Yes….It is me again……..please don't judge me….I am still with Dan. JUst so hard to let go….but how do you, or do you, have you, got over an affair. I would only like to hear from those people who have been cheated on and have gotten over it.


----------



## Welsh15 (Feb 24, 2014)

interesting said:


> Yes….It is me again……..please don't judge me….I am still with Dan. JUst so hard to let go….but how do you, or do you, have you, got over an affair. I would only like to hear from those people who have been cheated on and have gotten over it.


I don't think anyone ever gets over it, they only learn to deal with it. Not sure who originally posted this but they are words of wisdom for me, 18 months out from DD and still in R.

Re: List of What BS go through
________________________________________

All WSs and BSs should read this...this all is very true
it's the little triggers, little stabs that will be there even 5 years from now, or 10, or 20. 

It's the disbelief BS feels and will always feel, never quite understanding how WS could have done that. 
But WS did.

WS may have said over and over that they have told the full truth and BS might have decided to believe them. But BS always knows that WS has told them as much truth as WS thought was necessary, not the 100% truth that BS thought was necessary. WS will NEVER reveal what they were really thinking at the time. BS will be left with nagging doubts FOREVER, powerless to do anything about it because BS wasn't there or wasn't inside WS's head.
That is the hardest thing to live with. 

EA or PA. A month or a year. Sex once or a hundred times. One lie or fifty. It doesn't matter. All the damage was done in the moment that WS took that step. It destroyed what was, and what will never be the same again no matter what WS does. 
That time is gone. 

BS thought WS was someone they could trust with their life, their best friend in the world, their confidant, someone who would always stand by them. 
That's what BS thought, and BS was wrong, so wrong. 

BS sometimes remembers what it was like when there wasn't that little cloud overhead. 
And feels a pang as they think of when the sky was blue.

BS would have never chosen this for themselves. Yet somehow they found themselves in it. 

Now it's Plan B. And it will always be Plan B. 

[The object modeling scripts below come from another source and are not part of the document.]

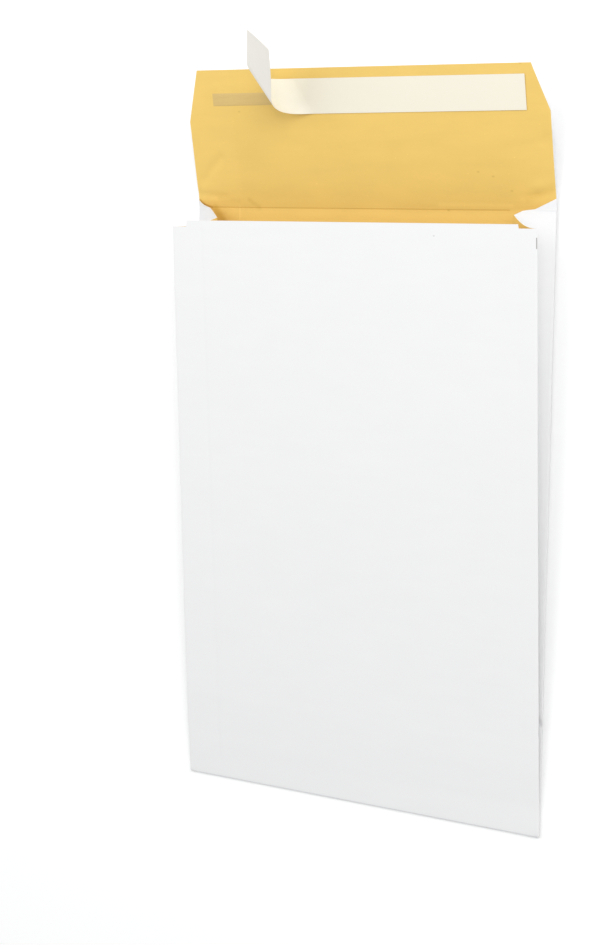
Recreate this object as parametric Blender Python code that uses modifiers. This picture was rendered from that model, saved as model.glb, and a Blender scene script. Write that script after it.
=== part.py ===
"""Gusseted mailing envelope, open, lying on its back.

Three pieces: one folded paper sheet, a band of pressure-sensitive adhesive on the inside of its flap, and
the release liner that covers the band, peeled up at its left end.

Metres. X runs across the envelope, Y from its bottom fold towards the flap, and Z up. The origin is the
centre of the back panel's outer face, which lies on the ground.
"""

import math

import bmesh
import bpy
from mathutils import Vector

# Envelope: outer sizes of the C4 format, with a side gusset that opens into a wedge.
WIDTH = 0.229
LENGTH = 0.324  # bottom fold to the flap's crease
MOUTH = 0.317  # bottom fold to the front panel's cut edge
MOUTH_OPENING = 0.0237  # front panel above the back panel, at the mouth
GUSSET = 0.023  # half of the side gusset, from a panel's fold to the inner fold
SHEET = 0.00025
FOLD_RADIUS = 0.0002  # of the sheet's middle, in a fold pressed flat

# Throat: where the sheet was cut between the front panel and the flap.
NOTCH_WIDTH = 0.0093
NOTCH_DEPTH = 0.0026
NOTCH_SLOPE = 0.0004  # run of the notch's side across the panel
INNER_FOLD_TOP = 0.3215
THROAT_RISE = 0.008  # the gusset's end above the crease, at the back fold

# Flap, measured up its own slope from the crease.
FLAP = 0.0768
FLAP_TILT = math.radians(12)
FLAP_KINK = 0.0495
FLAP_KINK_HALF = 0.1137
FLAP_TOP_HALF = 0.1048

# Adhesive band and release liner, on the inside of the flap.
GAP = 0.0003  # between pieces that rest on each other
BAND_LENGTH = 0.191
BAND_LOW, BAND_HIGH = 0.0568, 0.0638
BAND_THICKNESS = 0.00015
LINER_RIGHT, LINER_LEFT = 0.101, -0.0977
LINER_LOW, LINER_HIGH = 0.0516, 0.0712
LINER_THICKNESS = 0.0002

# The liner bends round a slanting line, which crosses its lower edge at PEEL_START. Its free end straightens.
PEEL_START = -0.0279
PEEL_SLANT = math.radians(60.2)  # of the bend's axis, from the liner's length
PEEL_TURN = math.radians(150.6)  # at the lower edge
PEEL_TWIST = 2.4  # further turn for each metre along the axis
PEEL_RADIUS = 0.0105  # at the lower edge
PEEL_WIDENING = 0.036  # of the radius for each metre along the axis
FREE_CURVATURE = -6.3  # of the free end

# Fineness of the meshes.
PANEL_STEPS, GUSSET_STEPS, FOLD_STEPS = 8, 6, 4
BODY_ROWS = 12
FLAP_ROWS_BELOW_KINK, FLAP_ROWS_ABOVE_KINK = 3, 2
LINER_STEP = 0.0022
LINER_LYING_STEPS = 8

FLATTENED = 6 * FOLD_RADIUS  # front panel above the back panel where all layers lie flat
PANEL_HALF = WIDTH / 2 - SHEET / 2 - FOLD_RADIUS  # flat half-width, to the start of the side folds
GUSSET_FLAT = GUSSET - 2 * FOLD_RADIUS


def mix(start, end, share):
    return start + (end - start) * share


def steps(start, end, count):
    """count + 1 evenly spaced numbers from start to end."""
    return [mix(start, end, i / count) for i in range(count + 1)]


def clear_scene():
    for obj in list(bpy.data.objects):
        bpy.data.objects.remove(obj, do_unlink=True)


def make_collection(name):
    collection = bpy.data.collections.new(name)
    bpy.context.scene.collection.children.link(collection)
    return collection


def make_material(name, colour, roughness):
    material = bpy.data.materials.new(name)
    material.use_nodes = True
    shader = material.node_tree.nodes["Principled BSDF"]
    shader.inputs["Base Color"].default_value = (*colour, 1)
    shader.inputs["Roughness"].default_value = roughness
    shader.inputs["Metallic"].default_value = 0
    return material


def make_object(name, mesh_builder, material, collection):
    """A new object that holds the bmesh, which is freed."""
    mesh = bpy.data.meshes.new(name)
    mesh_builder.to_mesh(mesh)
    mesh_builder.free()
    mesh.materials.append(material)
    obj = bpy.data.objects.new(name, mesh)
    collection.objects.link(obj)
    return obj


def thicken(obj, thickness):
    """Gives the open surface its thickness, half to each side."""
    solidify = obj.modifiers.new("thickness", "SOLIDIFY")
    solidify.thickness = thickness
    solidify.offset = 0
    solidify.use_even_offset = True


def loft(builder, rows):
    """Quads between neighbouring rows of vertices. A row may be shorter than the row before it."""
    for low, high in zip(rows, rows[1:]):
        for i in range(min(len(low), len(high)) - 1):
            builder.faces.new((low[i], low[i + 1], high[i + 1], high[i]))


# ---------------------------------------------------------------- the folded sheet


def panel_half_positions():
    """X of the panel's columns, from the middle to the side fold, with one pair at the notch's side."""
    notch = WIDTH / 2 - NOTCH_WIDTH
    inner = steps(0, notch - NOTCH_SLOPE, PANEL_STEPS)
    outer = steps(notch, PANEL_HALF, 2)
    return inner + outer


def front_height(y):
    """Middle of the front panel above the middle of the back panel, y from the bottom fold."""
    return mix(FLATTENED, MOUTH_OPENING, y / MOUTH)


def gusset_slope(height):
    """Slope of a gusset half from the panels, where the front panel is that high."""
    slope = 0.0
    for _ in range(20):
        rise = height / 2 - FOLD_RADIUS - 2 * FOLD_RADIUS * math.cos(slope)
        slope = math.asin(max(rise, 0) / GUSSET_FLAT)
    return slope


def turn(position, heading, angle):
    """Points of a fold from position, turning the heading by angle, and the position and heading after it."""
    side = math.copysign(1, angle)
    centre = position + side * FOLD_RADIUS * Vector((-math.sin(heading), math.cos(heading)))
    points = []
    for part in steps(0, angle, FOLD_STEPS)[1:]:
        now = heading + part
        points.append(centre + side * FOLD_RADIUS * Vector((math.sin(now), -math.cos(now))))
    return points, points[-1], heading + angle


def straight(position, heading, length, count):
    step = length / count * Vector((math.cos(heading), math.sin(heading)))
    return [position + step * (i + 1) for i in range(count)]


def half_section(height):
    """(x, z) of each column of the sheet's middle: back panel, gusset folded inwards, front panel."""
    slope = gusset_slope(height)
    across = panel_half_positions()
    points = [Vector((x, 0)) for x in across]
    fold, position, heading = turn(points[-1], 0, math.pi - slope)
    points += fold
    points += straight(position, heading, GUSSET_FLAT, GUSSET_STEPS)
    fold, position, heading = turn(points[-1], heading, 2 * slope - math.pi)
    points += fold
    points += straight(position, heading, GUSSET_FLAT, GUSSET_STEPS)
    points += turn(points[-1], heading, math.pi - slope)[0]
    points += [Vector((x, points[-1].y)) for x in reversed(across[:-1])]
    return points


def column_tops():
    """How far up each column of the section runs before the throat's cut, in the order of half_section."""
    back = LENGTH + THROAT_RISE
    front_fold = MOUTH - NOTCH_DEPTH
    across = panel_half_positions()
    tops = [back] * (len(across) + FOLD_STEPS)
    tops += steps(back, INNER_FOLD_TOP, GUSSET_STEPS)[1:]
    tops += [INNER_FOLD_TOP] * FOLD_STEPS
    tops += steps(INNER_FOLD_TOP, front_fold, GUSSET_STEPS)[1:]
    tops += [front_fold] * FOLD_STEPS
    notch = WIDTH / 2 - NOTCH_WIDTH
    tops += [front_fold if x >= notch else MOUTH for x in reversed(across[:-1])]
    return tops


def in_place(x, along, z):
    """The point in the object's frame. along is from the bottom fold, and bends up past the crease."""
    past = max(along - LENGTH, 0)
    y = min(along, LENGTH) + past * math.cos(FLAP_TILT) - LENGTH / 2
    return Vector((x, y, SHEET / 2 + z + past * math.sin(FLAP_TILT)))


def flap_half_width(up):
    """Half of the flap's width at a distance up from the crease."""
    if up < FLAP_KINK:
        return mix(PANEL_HALF, FLAP_KINK_HALF, (up - THROAT_RISE) / (FLAP_KINK - THROAT_RISE))
    return mix(FLAP_KINK_HALF, FLAP_TOP_HALF, (up - FLAP_KINK) / (FLAP - FLAP_KINK))


def add_body_rows(builder):
    """The rows of the gusseted tube, from the bottom fold up to the throat."""
    tops = column_tops()
    crease = LENGTH / (LENGTH + THROAT_RISE)
    shares = steps(0, crease, BODY_ROWS) + [1]
    rows = []
    for share in shares:
        row = []
        for column, top in enumerate(tops):
            along = share * top
            x, z = half_section(front_height(along))[column]
            row.append(builder.verts.new(in_place(x, along, z)))
        rows.append(row)
    return rows


def add_flap_rows(builder, throat_row):
    """The rows of the flap, which go on from the back panel's part of the throat's row."""
    across = panel_half_positions()
    rows = [throat_row[: len(across)]]
    ups = steps(THROAT_RISE, FLAP_KINK, FLAP_ROWS_BELOW_KINK)[1:]
    ups += steps(FLAP_KINK, FLAP, FLAP_ROWS_ABOVE_KINK)[1:]
    for up in ups:
        narrowing = flap_half_width(up) / PANEL_HALF
        rows.append([builder.verts.new(in_place(x * narrowing, LENGTH + up, 0)) for x in across])
    return rows


def add_bottom_fold(builder, first_row):
    """The rows of the fold that joins the front panel's lower end to the back panel's."""
    across = panel_half_positions()
    back = first_row[: len(across)]
    front = list(reversed(first_row[-len(across):]))
    radius = FLATTENED / 2
    rows = [front]
    for angle in steps(0, math.pi, FOLD_STEPS)[1:-1]:
        height, out = radius * (1 + math.cos(angle)), radius * math.sin(angle)
        rows.append([builder.verts.new(in_place(x, -out, height)) for x in across])
    rows.append(back)
    return rows


def build_envelope(material, collection):
    """The right half of the sheet's middle surface, mirrored and given its thickness."""
    builder = bmesh.new()
    body = add_body_rows(builder)
    loft(builder, body)
    loft(builder, add_flap_rows(builder, body[-1]))
    loft(builder, add_bottom_fold(builder, body[0]))
    bmesh.ops.recalc_face_normals(builder, faces=builder.faces)
    obj = make_object("envelope_body", builder, material, collection)
    mirror = obj.modifiers.new("left half", "MIRROR")
    mirror.use_clip = True
    mirror.merge_threshold = 0.00001
    thicken(obj, SHEET)
    return obj


# ---------------------------------------------------------------- what is on the flap


def on_flap(x, up, height):
    """A point over the inside of the flap, up its slope from the crease and height above its face."""
    lift = SHEET / 2 + height
    y = LENGTH / 2 + up * math.cos(FLAP_TILT) - lift * math.sin(FLAP_TILT)
    return Vector((x, y, SHEET / 2 + up * math.sin(FLAP_TILT) + lift * math.cos(FLAP_TILT)))


def build_band(material, collection):
    """The adhesive: a thin flat band along the flap."""
    builder = bmesh.new()
    bmesh.ops.create_cube(builder, size=1)
    bmesh.ops.scale(builder, vec=(BAND_LENGTH, BAND_HIGH - BAND_LOW, BAND_THICKNESS), verts=builder.verts)
    obj = make_object("flap_adhesive", builder, material, collection)
    obj.location = on_flap(0, (BAND_LOW + BAND_HIGH) / 2, GAP + BAND_THICKNESS / 2)
    obj.rotation_euler.x = FLAP_TILT
    return obj


def peel_profile(distance, on_axis):
    """How far on and how high the liner is, at a distance past the line where its bend starts."""
    radius = PEEL_RADIUS + PEEL_WIDENING * on_axis
    whole = PEEL_TURN + PEEL_TWIST * on_axis
    turned = min(max(distance / radius, 0), whole)
    lying = min(distance, 0)
    free = max(distance - radius * whole, 0)
    swept = whole + FREE_CURVATURE * free
    onward = lying + radius * math.sin(turned) + (math.sin(swept) - math.sin(whole)) / FREE_CURVATURE
    height = radius * (1 - math.cos(turned)) + (math.cos(whole) - math.cos(swept)) / FREE_CURVATURE
    return onward, height


def liner_point(x, up):
    """Where a point of the flat liner has come to, once its left end is peeled up."""
    axis = Vector((-math.cos(PEEL_SLANT), math.sin(PEEL_SLANT)))
    across = Vector((-math.sin(PEEL_SLANT), -math.cos(PEEL_SLANT)))
    start = Vector((PEEL_START, LINER_LOW))
    offset = Vector((x, up)) - start
    onward, height = peel_profile(offset.dot(across), offset.dot(axis))
    flat = start + axis * offset.dot(axis) + across * onward
    rest = GAP + BAND_THICKNESS + GAP + LINER_THICKNESS / 2
    return on_flap(flat.x, flat.y, rest + height)


def build_liner(material, collection):
    """The release liner: a paper strip, flat on the band and bent up round a slanting line at its end."""
    lying = steps(LINER_RIGHT, PEEL_START + LINER_STEP, LINER_LYING_STEPS)
    count = round((PEEL_START - LINER_LEFT) / LINER_STEP)
    peeled = steps(PEEL_START, LINER_LEFT, count)
    ups = steps(LINER_LOW, LINER_HIGH, round((LINER_HIGH - LINER_LOW) / LINER_STEP))
    builder = bmesh.new()
    rows = [[builder.verts.new(liner_point(x, up)) for up in ups] for x in lying + peeled]
    loft(builder, rows)
    bmesh.ops.recalc_face_normals(builder, faces=builder.faces)
    obj = make_object("release_liner", builder, material, collection)
    thicken(obj, LINER_THICKNESS)
    return obj


def main():
    clear_scene()
    collection = make_collection("gusseted_envelope")
    paper = make_material("white_kraft_paper", (0.90, 0.91, 0.92), 0.75)
    adhesive = make_material("clear_adhesive", (0.62, 0.52, 0.33), 0.35)
    liner = make_material("silicone_paper", (0.93, 0.89, 0.78), 0.55)
    build_envelope(paper, collection)
    build_band(adhesive, collection)
    build_liner(liner, collection)


main()
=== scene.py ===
"""Looks of the gusseted mailing envelope: one folded paper sheet, its adhesive band and its release liner.

Metres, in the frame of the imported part: X across the envelope, Y from its bottom fold towards the flap, and
Z up. The back panel lies on the ground, its middle at the origin.
"""

import logging
import math
from dataclasses import dataclass, field
from enum import Enum

import bmesh
import bpy
from mathutils import Matrix, Vector


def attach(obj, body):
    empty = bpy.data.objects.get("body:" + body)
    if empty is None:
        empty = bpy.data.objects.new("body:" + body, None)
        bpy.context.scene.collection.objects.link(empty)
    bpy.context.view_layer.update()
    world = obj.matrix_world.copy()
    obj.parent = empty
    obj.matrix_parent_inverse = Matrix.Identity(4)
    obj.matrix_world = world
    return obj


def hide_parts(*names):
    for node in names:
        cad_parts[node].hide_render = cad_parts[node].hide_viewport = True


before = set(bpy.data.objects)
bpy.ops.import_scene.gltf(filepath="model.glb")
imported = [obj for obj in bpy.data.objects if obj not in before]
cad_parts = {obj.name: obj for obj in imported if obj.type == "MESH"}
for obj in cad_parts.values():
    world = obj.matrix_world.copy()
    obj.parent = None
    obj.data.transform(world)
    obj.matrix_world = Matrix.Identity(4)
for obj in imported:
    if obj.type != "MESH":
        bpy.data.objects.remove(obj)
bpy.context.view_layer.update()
BODY = "root"
LOG = logging.getLogger("envelope")

Triple = tuple[float, float, float]
Colour = Triple
Pair = tuple[float, float]
Socket = bpy.types.NodeSocket
Tree = bpy.types.NodeTree
Paints = list[bpy.types.Material]
Verts = list[bmesh.types.BMVert]
Feed = Socket | Vector | tuple | float


class Side(Enum):
    """Side of the envelope, with the sign of its X."""

    RIGHT = 1
    LEFT = -1


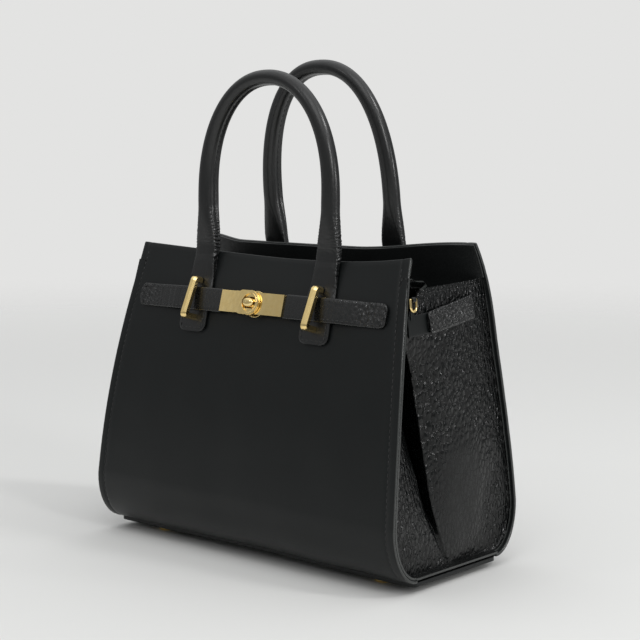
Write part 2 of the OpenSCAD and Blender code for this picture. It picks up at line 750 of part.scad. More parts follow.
// Shoulder strap rings, each hanging in a small leather loop that is sewn to the tab
ring_r = (ring_w - ring_wire)/2;
ring_z = strap_z + strap_w/2;
ring_y = tab_front_y + ring_w/2;
ring_n = ring_wire;
loop_wall = 1;
module at_ring() on_right(ring_z) translate([ring_y, 0, ring_n]) children();

module ring(left)
    color(gold)
        sided(left)
            at_ring() {
                leg = ring_h - ring_wire - ring_r;
                rotate([0, 90, 0]) cylinder(h = 2*ring_r, r = ring_wire/2, center = true, $fn = 32);
                for (x = [-ring_r, ring_r]) {
                    translate([x, 0, 0]) sphere(r = ring_wire/2, $fn = 32);
                    translate([x, 0, 0]) rotate([90, 0, 0]) cylinder(h = leg, r = ring_wire/2, $fn = 32);
                }
                translate([0, -leg, 0])
                    rotate([0, 0, 180])
                        rotate_extrude(angle = 180, $fn = 64) translate([ring_r, 0]) circle(r = ring_wire/2, $fn = 32);
            }
module left_ring() ring(true);
module right_ring() ring(false);

module ring_loop(left)
    color(black)
        sided(left)
            at_ring()
                difference() {
                    union() {
                        rotate([0, 90, 0]) cylinder(h = loop_w, r = ring_wire/2 + loop_wall, center = true, $fn = 48);
                        translate([-loop_w/2, -loop_reach, -ring_wire/2 - loop_wall])
                            cube([loop_w, loop_reach, loop_wall]);
                    }
                    rotate([0, 90, 0]) cylinder(h = loop_w + 2*overrun, r = ring_wire/2 + ring_fit, center = true, $fn = 48);
                }
loop_w = ring_w - 2*ring_wire - 2*clear;
// How far the loop's strip runs down from the ring's bar onto the tab
loop_reach = ring_h*1.4;
module left_ring_loop() ring_loop(true);
module right_ring_loop() ring_loop(false);

front_panel();
back_panel();
left_gusset();
right_gusset();
base_panel();
base_board();
front_lining();
back_lining();
base_lining();
front_facing();
back_facing();
foot_front_left();
foot_front_right();
foot_back_left();
foot_back_right();
foot_washers();
front_handle();
back_handle();
front_handle_core();
back_handle_core();
front_left_patch();
front_right_patch();
back_left_patch();
back_right_patch();
left_bridge();
right_bridge();
belt_left();
belt_right();
belt_left_tongue();
belt_right_tongue();
clasp_plate_left();
clasp_plate_right();
clasp_boss();
lock_base();
turn_knob();
left_side_strap();
right_side_strap();
left_strap_tab();
right_strap_tab();
left_ring_loop();
right_ring_loop();
left_ring();
right_ring();
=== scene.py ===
import math

import bmesh
import bpy
import numpy as np
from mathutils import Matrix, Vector, noise


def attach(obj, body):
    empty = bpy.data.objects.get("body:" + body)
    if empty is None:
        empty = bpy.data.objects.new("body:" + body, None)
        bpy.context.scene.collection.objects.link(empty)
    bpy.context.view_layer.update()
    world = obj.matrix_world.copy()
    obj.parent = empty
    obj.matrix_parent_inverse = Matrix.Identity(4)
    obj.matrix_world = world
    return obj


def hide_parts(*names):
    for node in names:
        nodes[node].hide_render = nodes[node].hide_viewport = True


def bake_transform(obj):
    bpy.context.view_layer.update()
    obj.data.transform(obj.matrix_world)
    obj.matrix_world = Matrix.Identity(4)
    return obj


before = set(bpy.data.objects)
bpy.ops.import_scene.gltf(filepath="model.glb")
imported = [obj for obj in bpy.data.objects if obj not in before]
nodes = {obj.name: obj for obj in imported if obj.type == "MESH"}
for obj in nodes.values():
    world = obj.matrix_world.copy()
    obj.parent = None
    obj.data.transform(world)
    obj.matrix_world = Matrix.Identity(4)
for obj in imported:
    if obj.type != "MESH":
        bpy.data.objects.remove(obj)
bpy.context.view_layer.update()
mm = 0.001
print("frame loaded")

# Materials


def linear(hexColour):
    parts = [int(hexColour[i:i + 2], 16)/255 for i in (1, 3, 5)]
    return [c/12.92 if c <= 0.04045 else ((c + 0.055)/1.055)**2.4 for c in parts] + [1.0]


def addNode(tree, kind, settings=None, links=None):
    node = tree.nodes.new(kind)
    for key, value in (settings or {}).items():
        if isinstance(key, int) or key in node.inputs:
            node.inputs[key].default_value = value
        else:
            setattr(node, key, value)
    for socket, source in (links or {}).items():
        tree.links.new(source, node.inputs[socket])
    return node


def newMaterial(name):
    material = bpy.data.materials.new(name)
    material.use_nodes = True
    tree = material.node_tree
    tree.nodes.clear()
    place = addNode(tree, "ShaderNodeTexCoord").outputs["Object"]
    return material, tree, place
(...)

R is the Plan B version of marriage. 

It might be a strange thing to say, but so grievous is the wound of betrayal that had WS died, the pain would be easier. The sadness would be a different kind of sadness. 
A more tolerable kind of sadness.


----------



## Devastated an lost (Oct 29, 2014)

Welsh15 said:


> I don't think anyone ever gets over it, they only learn to deal with it. Not sure who originally posted this but they are words of wisdom for me, 18 months out from DD and still in R.
> 
> Re: List of What BS go through
> ________________________________________
> ...


Wow, This says it all.


----------



## toonaive (Dec 13, 2012)

Welsh15 said:


> I don't think anyone ever gets over it, they only learn to deal with it. Not sure who originally posted this but they are words of wisdom for me, 18 months out from DD and still in R.
> 
> Re: List of What BS go through
> ________________________________________
> ...


All of the above.


----------



## MattMatt (May 19, 2012)

It takes time and work on both sides.
_Posted via Mobile Device_


----------